Soft, Easy Foods for a Sore Throat
When swallowing feels like dragging sandpaper across raw skin, you need foods that slide down without friction. Good options include:
- Scrambled eggs or soft-boiled eggs for protein
- Mashed potatoes or mashed sweet potatoes
- Oatmeal or cream of wheat cooked until soft
- Yogurt (plain or vanilla)
- Smoothies made with banana, frozen berries, and yogurt
- Applesauce and soft ripe bananas
- Pudding, gelatin, or ice cream when you just need calories
The priority here is getting something in your body. Cold foods like ice cream, popsicles, and smoothies can also numb a sore throat slightly, which is a nice bonus. If you’re really struggling to eat, liquid meal supplements or instant breakfast drinks can bridge the gap until your appetite returns.
Staying Hydrated Matters More Than Eating
Fluids matter more than food when you’re sick. Fever, sweating, and increased mucus production all drain water from your body faster than usual. General guidelines recommend about 9 cups of fluid daily for women and 12 cups for men under normal conditions, and you likely need more when fighting a cold.
Water is the obvious choice, but warm liquids tend to feel better and may help loosen congestion. Herbal tea with honey, warm broth, diluted juice, and warm water with lemon all count. Avoid alcohol, which dehydrates you, and go light on caffeine for the same reason. If you’re not hungry at all, prioritize fluids over food. A day of mostly liquids won’t hurt you. Multiple days of dehydration will.
Vitamin C and Zinc: Modest but Real Benefits
Neither vitamin C nor zinc will cure your cold, but both can shave time off it. Taking 200 mg of vitamin C daily, the dose used in most studies, shortens a typical seven-day cold by about 13 hours. That’s not dramatic, but it’s measurable. Zinc lozenges appear to cut cold duration by a few days, though results vary depending on the formulation and when you start taking them.
You can get vitamin C from citrus fruits, strawberries, bell peppers, and kiwi. Zinc is found in meat, shellfish, seeds, and nuts. Supplements are a reasonable option if you’re not eating much, but megadosing won’t speed things up further. The tolerable upper limit for vitamin C is 2,000 mg per day, and excess zinc can cause nausea, which is the last thing you need right now.
Garlic: Promising but Uncertain
Garlic contains allicin, a compound with antimicrobial properties. A single fresh clove contains roughly 17 to 19 mg of allicin. One trial of 146 participants found that daily garlic supplementation over 12 weeks was associated with fewer colds, but a Cochrane review noted the evidence is still limited, with the exact mechanism of garlic’s antiviral action remaining unknown. Adding garlic to your soup or meals certainly won’t hurt, and it fits naturally into the warm, savory foods that feel good when you’re sick. Just don’t count on it as a standalone remedy.

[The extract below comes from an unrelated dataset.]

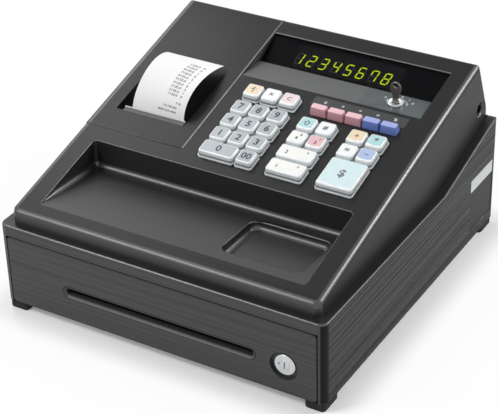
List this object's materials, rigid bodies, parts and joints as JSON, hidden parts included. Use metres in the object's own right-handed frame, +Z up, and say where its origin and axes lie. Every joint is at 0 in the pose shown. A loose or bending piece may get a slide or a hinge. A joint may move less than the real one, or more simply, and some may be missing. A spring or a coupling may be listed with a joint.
{
  "type": "cash register",
  "caption": "Electronic cash register: a case with a sliding cash drawer, a sloping cover with keys and display, and a receipt printer under a lift-off cover.",
  "frame": {"origin": "on the counter, under the middle of the case", "axes": "+Z up; +Y from the drawer side towards the back; +X to the operator's right, towards the power inlet"},
  "size_m": [0.335, 0.35, 0.1856],
  "materials": {
    "case_plastic": "fine textured charcoal",
    "drawer_plastic": "fine brushed charcoal",
    "cover_plastic": "fine textured charcoal, satin",
    "zinc_plate": "zinc plated sheet steel",
    "foot_rubber": "moulded rubber",
    "screw_steel": "zinc plated",
    "box_steel": "powder coated",
    "tray_plastic": "moulded",
    "lock_chrome": "plated",
    "latch_steel": "stamped",
    "coil_copper": "varnished coil in a steel yoke",
    "spring_steel": "wound wire",
    "roller_nylon": "nylon",
    "cutter_steel": "toothed edge on a smoked strip",
    "window_acrylic": "smoked acrylic",
    "display_parts": "board with lit digits",
    "key_blade": "plated",
    "frame_plastic": "moulded",
    "dome_rubber": "silicone rubber",
    "board_laminate": "glass-epoxy laminate",
    "cell_sleeve": "plastic sleeve",
    "printer_plastic": "moulded, with a steel motor",
    "platen_rubber": "ground rubber on a steel shaft",
    "ink_foam": "ink-soaked foam",
    "paper": "uncoated paper",
    "jack_plastic": "moulded",
    "key_grey": "clear cap over a light grey insert",
    "key_ivory": "clear cap over an ivory insert",
    "key_orange": "clear cap over a pale orange insert",
    "key_pink": "clear cap over a pink insert",
    "key_cyan": "clear cap over a pale cyan insert",
    "key_blue": "clear cap over a pale blue insert",
    "function_pink": "solid coloured cap",
    "function_blue": "solid coloured cap"
  },
  "bodies": {
    "machine": {"lower_case": "case_plastic", "base_plate": "zinc_plate", "rubber_feet": "foot_rubber", "screws": "screw_steel", "solenoid": "coil_copper", "drawer_spring": "spring_steel", "top_cover": "cover_plastic", "display_window": "window_acrylic", "display_board": "display_parts", "key_frame": "frame_plastic", "dome_sheet": "dome_rubber", "main_board": "board_laminate", "backup_batteries": "cell_sleeve", "printer_frame": "printer_plastic", "power_jack": "jack_plastic"},
    "drawer": {"drawer_box": "box_steel", "drawer_front": "drawer_plastic", "coin_tray": "tray_plastic"},
    "front_rollers": {"front_rollers": "roller_nylon"},
    "rear_rollers": {"rear_rollers": "roller_nylon"},
    "drawer_lock": {"drawer_lock": "lock_chrome"},
    "drawer_latch": {"drawer_latch": "latch_steel"},
    "printer_cover": {"printer_cover": "cover_plastic", "tear_bar": "cutter_steel", "receipt_paper": "paper"},
    "platen_roller": {"platen_roller": "platen_rubber"},
    "ink_roller": {"ink_roller": "ink_foam"},
    "paper_roll": {"paper_roll": "paper"},
    "mode_lock": {"mode_lock": "lock_chrome"},
    "mode_key": {"mode_key": "key_blade"},
    "key_0": {"key_0": "key_grey"},
    "key_00": {"key_00": "key_grey"},
    "key_1": {"key_1": "key_grey"},
    "key_2": {"key_2": "key_grey"},
    "key_3": {"key_3": "key_grey"},
    "key_4": {"key_4": "key_grey"},
    "key_5": {"key_5": "key_grey"},
    "key_6": {"key_6": "key_grey"},
    "key_7": {"key_7": "key_grey"},
    "key_8": {"key_8": "key_grey"},
    "key_9": {"key_9": "key_grey"},
    "key_paper_feed": {"key_paper_feed": "key_orange"},
    "key_multiply": {"key_multiply": "key_ivory"},
    "key_clear": {"key_clear": "key_pink"},
    "key_department_1": {"key_department_1": "key_ivory"},
    "key_department_2": {"key_department_2": "key_ivory"},
    "key_department_3": {"key_department_3": "key_pink"},
    "key_department_4": {"key_department_4": "key_ivory"},
    "key_shift": {"key_shift": "key_cyan"},
    "key_item": {"key_item": "key_ivory"},
    "key_cash": {"key_cash": "key_cyan"},
    "key_subtotal": {"key_subtotal": "key_ivory"},
    "key_charge": {"key_charge": "key_blue"},
    "key_check": {"key_check": "key_orange"},
    "key_clerk": {"key_clerk": "key_cyan"},
    "function_key_1": {"function_key_1": "function_pink"},
    "function_key_2": {"function_key_2": "function_pink"},
    "function_key_3": {"function_key_3": "function_pink"},
    "function_key_4": {"function_key_4": "function_blue"},
    "function_key_5": {"function_key_5": "function_blue"}
  },
  "joints": [
    {"name": "drawer_slide", "type": "slide", "parent": "machine", "child": "drawer", "axis": [0, -1, 0], "range_m": [0, 0.23]},
    {"name": "front_rollers_spin", "type": "hinge", "parent": "machine", "child": "front_rollers", "pos_m": [0, -0.145, 0.0193], "axis": [1, 0, 0], "continuous": true},
    {"name": "rear_rollers_spin", "type": "hinge", "parent": "drawer", "child": "rear_rollers", "pos_m": [0, 0.104, 0.0193], "axis": [1, 0, 0], "continuous": true},
    {"name": "drawer_lock_turn", "type": "hinge", "parent": "drawer", "child": "drawer_lock", "pos_m": [0.128, -0.175, 0.037], "axis": [0, 1, 0], "range_deg": [0, 90]},
    {"name": "drawer_latch_swing", "type": "hinge", "parent": "machine", "child": "drawer_latch", "pos_m": [0.022, 0.16, 0.0265], "axis": [0, 0, 1], "range_deg": [-14, 0]},
    {"name": "printer_cover_lift", "type": "slide", "parent": "machine", "child": "printer_cover", "axis": [0, -0.2514, 0.9679], "range_m": [0, 0.06]},
    {"name": "platen_spin", "type": "hinge", "parent": "machine", "child": "platen_roller", "pos_m": [0, 0.00234, 0.11816], "axis": [1, 0, 0], "continuous": true},
    {"name": "ink_roller_spin", "type": "hinge", "parent": "machine", "child": "ink_roller", "pos_m": [0, -0.02417, 0.11127], "axis": [1, 0, 0], "continuous": true},
    {"name": "paper_roll_spin", "type": "hinge", "parent": "machine", "child": "paper_roll", "pos_m": [0, 0.07835, 0.125], "axis": [1, 0, 0], "continuous": true},
    {"name": "mode_lock_turn", "type": "hinge", "parent": "machine", "child": "mode_lock", "pos_m": [0.1056, 0.0754, 0.16307], "axis": [0, 0, 1], "range_deg": [-60, 60]},
    {"name": "mode_key_pull", "type": "slide", "parent": "mode_lock", "child": "mode_key", "axis": [0, 0, 1], "range_m": [0, 0.03]},
    {"name": "key_0_press", "type": "slide", "parent": "machine", "child": "key_0", "axis": [0, 0.2514, -0.9679], "range_m": [0, 0.003], "stiffness_N_per_m": 200, "springref_m": -0.001, "deforming": ["dome_sheet"]},
    {"name": "key_00_press", "type": "slide", "parent": "machine", "child": "key_00", "axis": [0, 0.2514, -0.9679], "range_m": [0, 0.003], "stiffness_N_per_m": 200, "springref_m": -0.001, "deforming": ["dome_sheet"]},
    {"name": "key_1_press", "type": "slide", "parent": "machine", "child": "key_1", "axis": [0, 0.2514, -0.9679], "range_m": [0, 0.003], "stiffness_N_per_m": 200, "springref_m": -0.001, "deforming": ["dome_sheet"]},
    {"name": "key_2_press", "type": "slide", "parent": "machine", "child": "key_2", "axis": [0, 0.2514, -0.9679], "range_m": [0, 0.003], "stiffness_N_per_m": 200, "springref_m": -0.001, "deforming": ["dome_sheet"]},
    {"name": "key_3_press", "type": "slide", "parent": "machine", "child": "key_3", "axis": [0, 0.2514, -0.9679], "range_m": [0, 0.003], "stiffness_N_per_m": 200, "springref_m": -0.001, "deforming": ["dome_sheet"]},
    {"name": "key_4_press", "type": "slide", "parent": "machine", "child": "key_4", "axis": [0, 0.2514, -0.9679], "range_m": [0, 0.003], "stiffness_N_per_m": 200, "springref_m": -0.001, "deforming": ["dome_sheet"]},
    {"name": "key_5_press", "type": "slide", "parent": "machine", "child": "key_5", "axis": [0, 0.2514, -0.9679], "range_m": [0, 0.003], "stiffness_N_per_m": 200, "springref_m": -0.001, "deforming": ["dome_sheet"]},
    {"name": "key_6_press", "type": "slide", "parent": "machine", "child": "key_6", "axis": [0, 0.2514, -0.9679], "range_m": [0, 0.003], "stiffness_N_per_m": 200, "springref_m": -0.001, "deforming": ["dome_sheet"]},
    {"name": "key_7_press", "type": "slide", "parent": "machine", "child": "key_7", "axis": [0, 0.2514, -0.9679], "range_m": [0, 0.003], "stiffness_N_per_m": 200, "springref_m": -0.001, "deforming": ["dome_sheet"]},
    {"name": "key_8_press", "type": "slide", "parent": "machine", "child": "key_8", "axis": [0, 0.2514, -0.9679], "range_m": [0, 0.003], "stiffness_N_per_m": 200, "springref_m": -0.001, "deforming": ["dome_sheet"]},
    {"name": "key_9_press", "type": "slide", "parent": "machine", "child": "key_9", "axis": [0, 0.2514, -0.9679], "range_m": [0, 0.003], "stiffness_N_per_m": 200, "springref_m": -0.001, "deforming": ["dome_sheet"]},
    {"name": "key_paper_feed_press", "type": "slide", "parent": "machine", "child": "key_paper_feed", "axis": [0, 0.2514, -0.9679], "range_m": [0, 0.003], "stiffness_N_per_m": 200, "springref_m": -0.001, "deforming": ["dome_sheet"]},
    {"name": "key_multiply_press", "type": "slide", "parent": "machine", "child": "key_multiply", "axis": [0, 0.2514, -0.9679], "range_m": [0, 0.003], "stiffness_N_per_m": 200, "springref_m": -0.001, "deforming": ["dome_sheet"]},
    {"name": "key_clear_press", "type": "slide", "parent": "machine", "child": "key_clear", "axis": [0, 0.2514, -0.9679], "range_m": [0, 0.003], "stiffness_N_per_m": 200, "springref_m": -0.001, "deforming": ["dome_sheet"]},
    {"name": "key_department_1_press", "type": "slide", "parent": "machine", "child": "key_department_1", "axis": [0, 0.2514, -0.9679], "range_m": [0, 0.003], "stiffness_N_per_m": 200, "springref_m": -0.001, "deforming": ["dome_sheet"]},
    {"name": "key_department_2_press", "type": "slide", "parent": "machine", "child": "key_department_2", "axis": [0, 0.2514, -0.9679], "range_m": [0, 0.003], "stiffness_N_per_m": 200, "springref_m": -0.001, "deforming": ["dome_sheet"]},
    {"name": "key_department_3_press", "type": "slide", "parent": "machine", "child": "key_department_3", "axis": [0, 0.2514, -0.9679], "range_m": [0, 0.003], "stiffness_N_per_m": 200, "springref_m": -0.001, "deforming": ["dome_sheet"]},
    {"name": "key_department_4_press", "type": "slide", "parent": "machine", "child": "key_department_4", "axis": [0, 0.2514, -0.9679], "range_m": [0, 0.003], "stiffness_N_per_m": 200, "springref_m": -0.001, "deforming": ["dome_sheet"]},
    {"name": "key_shift_press", "type": "slide", "parent": "machine", "child": "key_shift", "axis": [0, 0.2514, -0.9679], "range_m": [0, 0.003], "stiffness_N_per_m": 200, "springref_m": -0.001, "deforming": ["dome_sheet"]},
    {"name": "key_item_press", "type": "slide", "parent": "machine", "child": "key_item", "axis": [0, 0.2514, -0.9679], "range_m": [0, 0.003], "stiffness_N_per_m": 200, "springref_m": -0.001, "deforming": ["dome_sheet"]},
    {"name": "key_cash_press", "type": "slide", "parent": "machine", "child": "key_cash", "axis": [0, 0.2514, -0.9679], "range_m": [0, 0.003], "stiffness_N_per_m": 200, "springref_m": -0.001, "deforming": ["dome_sheet"]},
    {"name": "key_subtotal_press", "type": "slide", "parent": "machine", "child": "key_subtotal", "axis": [0, 0.2514, -0.9679], "range_m": [0, 0.003], "stiffness_N_per_m": 200, "springref_m": -0.001, "deforming": ["dome_sheet"]},
    {"name": "key_charge_press", "type": "slide", "parent": "machine", "child": "key_charge", "axis": [0, 0.2514, -0.9679], "range_m": [0, 0.003], "stiffness_N_per_m": 200, "springref_m": -0.001, "deforming": ["dome_sheet"]},
    {"name": "key_check_press", "type": "slide", "parent": "machine", "child": "key_check", "axis": [0, 0.2514, -0.9679], "range_m": [0, 0.003], "stiffness_N_per_m": 200, "springref_m": -0.001, "deforming": ["dome_sheet"]},
    {"name": "key_clerk_press", "type": "slide", "parent": "machine", "child": "key_clerk", "axis": [0, 0.2514, -0.9679], "range_m": [0, 0.003], "stiffness_N_per_m": 200, "springref_m": -0.001, "deforming": ["dome_sheet"]},
    {"name": "function_key_1_press", "type": "slide", "parent": "machine", "child": "function_key_1", "axis": [0, 0.2514, -0.9679], "range_m": [0, 0.003], "stiffness_N_per_m": 200, "springref_m": -0.001, "deforming": ["dome_sheet"]},
    {"name": "function_key_2_press", "type": "slide", "parent": "machine", "child": "function_key_2", "axis": [0, 0.2514, -0.9679], "range_m": [0, 0.003], "stiffness_N_per_m": 200, "springref_m": -0.001, "deforming": ["dome_sheet"]},
    {"name": "function_key_3_press", "type": "slide", "parent": "machine", "child": "function_key_3", "axis": [0, 0.2514, -0.9679], "range_m": [0, 0.003], "stiffness_N_per_m": 200, "springref_m": -0.001, "deforming": ["dome_sheet"]},
    {"name": "function_key_4_press", "type": "slide", "parent": "machine", "child": "function_key_4", "axis": [0, 0.2514, -0.9679], "range_m": [0, 0.003], "stiffness_N_per_m": 200, "springref_m": -0.001, "deforming": ["dome_sheet"]},
    {"name": "function_key_5_press", "type": "slide", "parent": "machine", "child": "function_key_5", "axis": [0, 0.2514, -0.9679], "range_m": [0, 0.003], "stiffness_N_per_m": 200, "springref_m": -0.001, "deforming": ["dome_sheet"]}
  ],
  "couplings": [
    {"joint": "front_rollers_spin", "follows": "drawer_slide", "rad_per_m": 111.11},
    {"joint": "rear_rollers_spin", "follows": "drawer_slide", "rad_per_m": 111.11},
    {"joint": "platen_spin", "follows": "paper_roll_spin", "ratio": 3.75}
  ]
}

Probiotics May Help With Fever
Your gut plays a surprisingly large role in immune function, and there’s growing evidence that probiotics can support your body during a respiratory infection. A clinical trial found that children with upper respiratory infections who took a daily probiotic mixture had a median fever duration of 3 days compared to 5 days in the placebo group. That’s a meaningful difference.

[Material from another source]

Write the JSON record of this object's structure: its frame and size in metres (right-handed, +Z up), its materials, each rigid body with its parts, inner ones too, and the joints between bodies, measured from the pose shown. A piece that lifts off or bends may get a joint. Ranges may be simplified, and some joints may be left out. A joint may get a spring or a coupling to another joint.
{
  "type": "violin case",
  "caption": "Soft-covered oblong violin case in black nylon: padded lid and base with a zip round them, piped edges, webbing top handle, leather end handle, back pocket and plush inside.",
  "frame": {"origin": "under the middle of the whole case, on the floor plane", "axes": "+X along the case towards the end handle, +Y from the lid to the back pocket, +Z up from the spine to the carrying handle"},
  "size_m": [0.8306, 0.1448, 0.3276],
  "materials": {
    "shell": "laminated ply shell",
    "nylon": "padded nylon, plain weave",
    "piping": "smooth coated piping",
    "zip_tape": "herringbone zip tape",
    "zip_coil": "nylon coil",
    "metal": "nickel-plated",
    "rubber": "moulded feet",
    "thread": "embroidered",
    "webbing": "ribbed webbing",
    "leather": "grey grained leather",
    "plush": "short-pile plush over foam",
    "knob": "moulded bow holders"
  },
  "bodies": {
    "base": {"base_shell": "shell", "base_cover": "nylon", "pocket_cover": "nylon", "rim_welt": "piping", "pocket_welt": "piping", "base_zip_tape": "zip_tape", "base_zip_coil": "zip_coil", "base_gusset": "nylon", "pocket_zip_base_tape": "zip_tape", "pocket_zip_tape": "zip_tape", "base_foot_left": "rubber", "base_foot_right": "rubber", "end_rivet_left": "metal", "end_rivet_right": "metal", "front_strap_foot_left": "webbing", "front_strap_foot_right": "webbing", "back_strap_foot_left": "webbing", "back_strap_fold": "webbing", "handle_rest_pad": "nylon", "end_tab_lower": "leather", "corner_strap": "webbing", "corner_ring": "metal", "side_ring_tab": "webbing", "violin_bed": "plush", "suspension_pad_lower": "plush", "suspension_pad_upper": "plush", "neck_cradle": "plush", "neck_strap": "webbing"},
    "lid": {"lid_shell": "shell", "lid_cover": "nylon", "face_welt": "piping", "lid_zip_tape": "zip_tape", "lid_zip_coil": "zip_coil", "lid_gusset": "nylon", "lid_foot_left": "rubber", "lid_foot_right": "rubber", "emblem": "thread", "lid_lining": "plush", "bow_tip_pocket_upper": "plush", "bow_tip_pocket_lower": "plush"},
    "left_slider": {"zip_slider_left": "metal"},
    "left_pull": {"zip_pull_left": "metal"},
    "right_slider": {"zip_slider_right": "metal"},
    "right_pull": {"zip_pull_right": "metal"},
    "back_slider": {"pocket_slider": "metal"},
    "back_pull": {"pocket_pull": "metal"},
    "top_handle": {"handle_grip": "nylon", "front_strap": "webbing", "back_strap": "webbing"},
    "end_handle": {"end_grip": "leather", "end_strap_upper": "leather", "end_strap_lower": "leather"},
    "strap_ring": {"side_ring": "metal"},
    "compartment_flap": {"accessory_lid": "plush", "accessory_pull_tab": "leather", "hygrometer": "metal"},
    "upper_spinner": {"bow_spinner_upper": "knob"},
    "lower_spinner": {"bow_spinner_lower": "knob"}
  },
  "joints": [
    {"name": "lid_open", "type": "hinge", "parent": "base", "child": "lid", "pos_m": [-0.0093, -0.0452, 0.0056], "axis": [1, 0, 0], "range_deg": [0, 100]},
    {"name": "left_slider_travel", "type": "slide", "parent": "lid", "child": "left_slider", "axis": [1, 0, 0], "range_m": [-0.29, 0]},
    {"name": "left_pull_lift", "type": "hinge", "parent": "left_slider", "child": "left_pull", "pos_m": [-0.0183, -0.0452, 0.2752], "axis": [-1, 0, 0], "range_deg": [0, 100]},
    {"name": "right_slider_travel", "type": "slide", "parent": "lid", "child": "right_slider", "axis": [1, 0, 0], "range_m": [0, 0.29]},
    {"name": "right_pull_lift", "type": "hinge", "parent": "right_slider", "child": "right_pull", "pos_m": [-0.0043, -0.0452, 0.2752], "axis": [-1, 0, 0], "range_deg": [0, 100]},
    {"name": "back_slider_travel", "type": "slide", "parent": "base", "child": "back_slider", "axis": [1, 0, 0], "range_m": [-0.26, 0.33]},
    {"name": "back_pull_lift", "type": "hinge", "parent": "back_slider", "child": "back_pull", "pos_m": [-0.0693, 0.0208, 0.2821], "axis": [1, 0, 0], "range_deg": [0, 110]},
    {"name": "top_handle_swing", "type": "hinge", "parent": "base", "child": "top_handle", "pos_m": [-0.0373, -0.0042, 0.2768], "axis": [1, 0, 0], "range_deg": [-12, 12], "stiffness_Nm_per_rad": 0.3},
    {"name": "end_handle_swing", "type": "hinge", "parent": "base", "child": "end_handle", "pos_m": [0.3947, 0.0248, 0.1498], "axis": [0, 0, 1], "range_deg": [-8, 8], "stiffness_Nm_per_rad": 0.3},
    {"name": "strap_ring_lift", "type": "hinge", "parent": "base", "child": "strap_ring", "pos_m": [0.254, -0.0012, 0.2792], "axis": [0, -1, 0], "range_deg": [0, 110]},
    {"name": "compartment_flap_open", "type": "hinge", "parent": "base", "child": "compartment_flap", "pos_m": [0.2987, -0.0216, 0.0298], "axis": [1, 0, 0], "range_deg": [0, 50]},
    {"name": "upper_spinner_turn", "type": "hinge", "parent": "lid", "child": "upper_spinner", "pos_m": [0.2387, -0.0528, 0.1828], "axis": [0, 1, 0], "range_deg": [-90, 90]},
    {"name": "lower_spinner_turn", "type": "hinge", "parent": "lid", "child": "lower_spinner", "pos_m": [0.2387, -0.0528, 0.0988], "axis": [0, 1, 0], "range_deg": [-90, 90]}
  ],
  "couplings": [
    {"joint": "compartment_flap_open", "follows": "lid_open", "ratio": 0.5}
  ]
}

Yogurt with live active cultures, kefir, and fermented foods like kimchi and sauerkraut are all natural sources of beneficial bacteria. If you’re already eating yogurt for your sore throat, you’re getting a two-for-one benefit.

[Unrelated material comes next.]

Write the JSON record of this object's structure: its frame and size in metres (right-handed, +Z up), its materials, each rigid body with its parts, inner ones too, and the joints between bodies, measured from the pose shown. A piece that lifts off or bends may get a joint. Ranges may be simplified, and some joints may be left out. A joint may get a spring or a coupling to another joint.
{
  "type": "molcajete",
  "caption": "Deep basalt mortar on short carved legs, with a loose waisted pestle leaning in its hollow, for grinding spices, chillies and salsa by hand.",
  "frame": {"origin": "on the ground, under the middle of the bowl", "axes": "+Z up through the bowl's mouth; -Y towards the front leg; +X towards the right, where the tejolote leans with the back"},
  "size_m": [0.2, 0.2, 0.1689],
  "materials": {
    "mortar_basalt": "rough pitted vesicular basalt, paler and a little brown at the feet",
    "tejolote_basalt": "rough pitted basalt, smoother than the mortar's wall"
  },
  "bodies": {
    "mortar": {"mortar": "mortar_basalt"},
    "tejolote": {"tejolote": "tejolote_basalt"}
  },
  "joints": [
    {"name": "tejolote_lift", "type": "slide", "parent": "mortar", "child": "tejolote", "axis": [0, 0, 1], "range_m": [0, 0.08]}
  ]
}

Milk and Dairy Don’t Make Congestion Worse
You may have heard that dairy increases mucus production. It doesn’t. The Mayo Clinic has addressed this directly: drinking milk does not cause the body to produce more phlegm. What happens is that milk mixes with saliva to create a slightly thick coating in your mouth and throat, and that sensation gets mistaken for extra mucus. If dairy feels unpleasant to you when you’re congested, skip it. But if a bowl of ice cream or a glass of warm milk sounds appealing, there’s no medical reason to avoid it.